The two fastapi.HTTPException cases matter because they fail in a way FastAPI understands. Callers get a normal internal-server-error response instead of a leaked KeyError or AttributeError.

Required invariants¶

There are a few rules that must hold for this pattern to work.

1. Registration and lookup must use the same hook object¶

This is the most important rule.

These two pair correctly:

Lifespan(dispatching.DispatchState) with get_state(dispatching.DispatchState)
Lifespan(postgres_lifespan) with get_state(postgres_lifespan)

These do not pair correctly:

Lifespan(dispatching.DispatchState) with get_state(postgres_lifespan)
Lifespan(postgres_lifespan) with get_state(other_wrapper)

The map key is the callable or class object itself, not the type it returns and not its name.

2. The FastAPI app must actually use `Lifespan(...)`¶

LifespanMap depends on request.state.lifespan_data. If the app is constructed without fastapi.FastAPI(lifespan=...), get_lifespan() will raise HTTP 500.

3. Synthetic requests must preserve request state when they need lifespan data¶

This matters for the webhook dispatcher. If code creates a synthetic ASGI request and drops the state FastAPI expects, dependencies that rely on LifespanMap will fail before the target handler runs. See Dispatching Webhooks Internally for a description of that pattern.

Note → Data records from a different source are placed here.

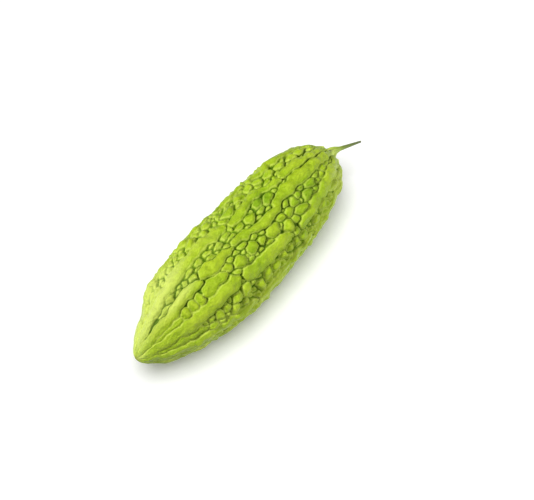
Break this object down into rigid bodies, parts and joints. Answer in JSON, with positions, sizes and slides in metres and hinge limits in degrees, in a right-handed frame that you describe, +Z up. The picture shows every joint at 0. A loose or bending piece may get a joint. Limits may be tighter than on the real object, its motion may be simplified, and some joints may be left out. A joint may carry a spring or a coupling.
{
  "type": "bitter gourd",
  "caption": "Whole bitter gourd lying on its side: a long spindle-shaped fruit with lengthwise ridges and rows of warts between them, a pointed tip and a short cut stem.",
  "frame": {"origin": "on the ground, under the middle of the whole object's box, with the gourd lying on its side", "axes": "+X along the fruit from its blossom tip to its stem, +Z up, +Y completes a right-handed frame"},
  "size_m": [0.2078, 0.0624, 0.0585],
  "materials": {
    "gourd_skin": "waxy, lightly glossy green skin",
    "gourd_stem": "matt, fibrous, pale at its base and dark olive at the cut"
  },
  "bodies": {
    "root": {"fruit": "gourd_skin", "stem": "gourd_stem"}
  },
  "joints": []
}
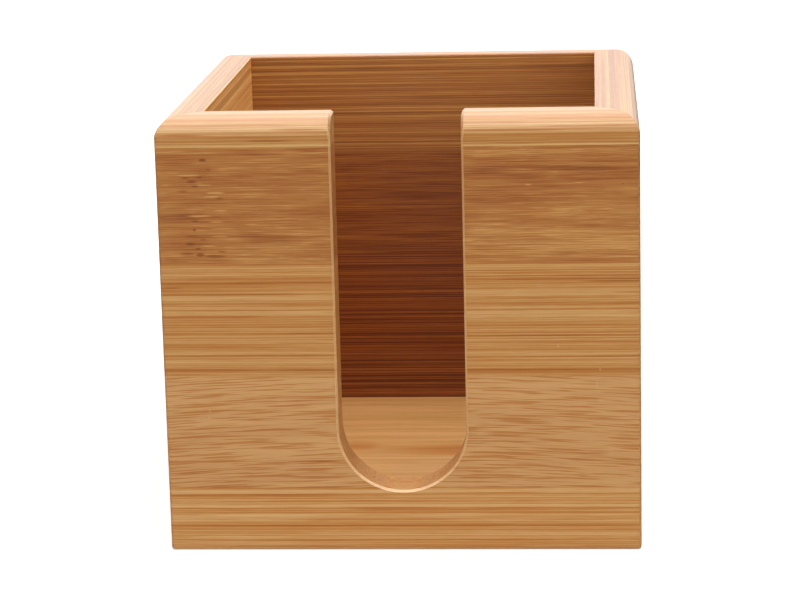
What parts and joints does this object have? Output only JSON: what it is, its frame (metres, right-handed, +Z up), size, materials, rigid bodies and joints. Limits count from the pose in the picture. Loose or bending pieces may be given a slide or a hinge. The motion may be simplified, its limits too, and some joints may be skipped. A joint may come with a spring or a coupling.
{
  "type": "open-topped bamboo tissue box",
  "caption": "Square open-topped box of laminated bamboo boards with mitred corners, rounded top edges and a U-shaped slot down the front for taking out folded tissues or napkins.",
  "frame": {"origin": "middle of the base, on the surface that the box stands on", "axes": "+X to the right seen from the front, +Y from the slotted front to the back, +Z up out of the open top"},
  "size_m": [0.125, 0.125, 0.1165],
  "materials": {
    "wall_bamboo": "natural bamboo strips, satin clear lacquer",
    "dark_bamboo": "darker bamboo strips with a culm node, satin clear lacquer",
    "floor_bamboo": "natural bamboo strips, satin clear lacquer"
  },
  "bodies": {
    "root": {"back_strip_1": "wall_bamboo", "back_strip_2": "wall_bamboo", "back_strip_3": "wall_bamboo", "back_strip_4": "wall_bamboo", "floor_strip_1": "floor_bamboo", "floor_strip_2": "floor_bamboo", "floor_strip_3": "floor_bamboo", "floor_strip_4": "floor_bamboo", "floor_strip_5": "floor_bamboo", "front_strip_1": "wall_bamboo", "front_strip_2_left": "wall_bamboo", "front_strip_2_right": "wall_bamboo", "front_strip_3_left": "wall_bamboo", "front_strip_3_right": "wall_bamboo", "front_strip_4_left": "dark_bamboo", "front_strip_4_right": "dark_bamboo", "front_strip_5_left": "wall_bamboo", "front_strip_5_right": "wall_bamboo", "left_strip_1": "wall_bamboo", "left_strip_2": "wall_bamboo", "left_strip_3": "wall_bamboo", "left_strip_4": "wall_bamboo", "left_strip_5": "wall_bamboo", "right_strip_1": "wall_bamboo", "right_strip_2": "wall_bamboo", "right_strip_3": "wall_bamboo", "right_strip_4": "wall_bamboo", "right_strip_5": "wall_bamboo"}
  },
  "joints": []
}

4. Hooks that only perform side effects may yield `None`¶

The type definitions allow hooks to yield T | None. That means a hook can exist only to bracket setup and teardown work. In that case, do not expect get_state() to provide a meaningful resource value.

Notes for future changes¶

Before changing this machinery, read these files together:

src/fastapi_patterns/lifespan.py
src/fastapi_webhook/entrypoints.py
src/fastapi_patterns/dispatching.py
docs/patterns/dispatching.md

Do not treat Lifespan as a string-keyed registry. Its main value is that hook identity carries both the lookup key and the static type.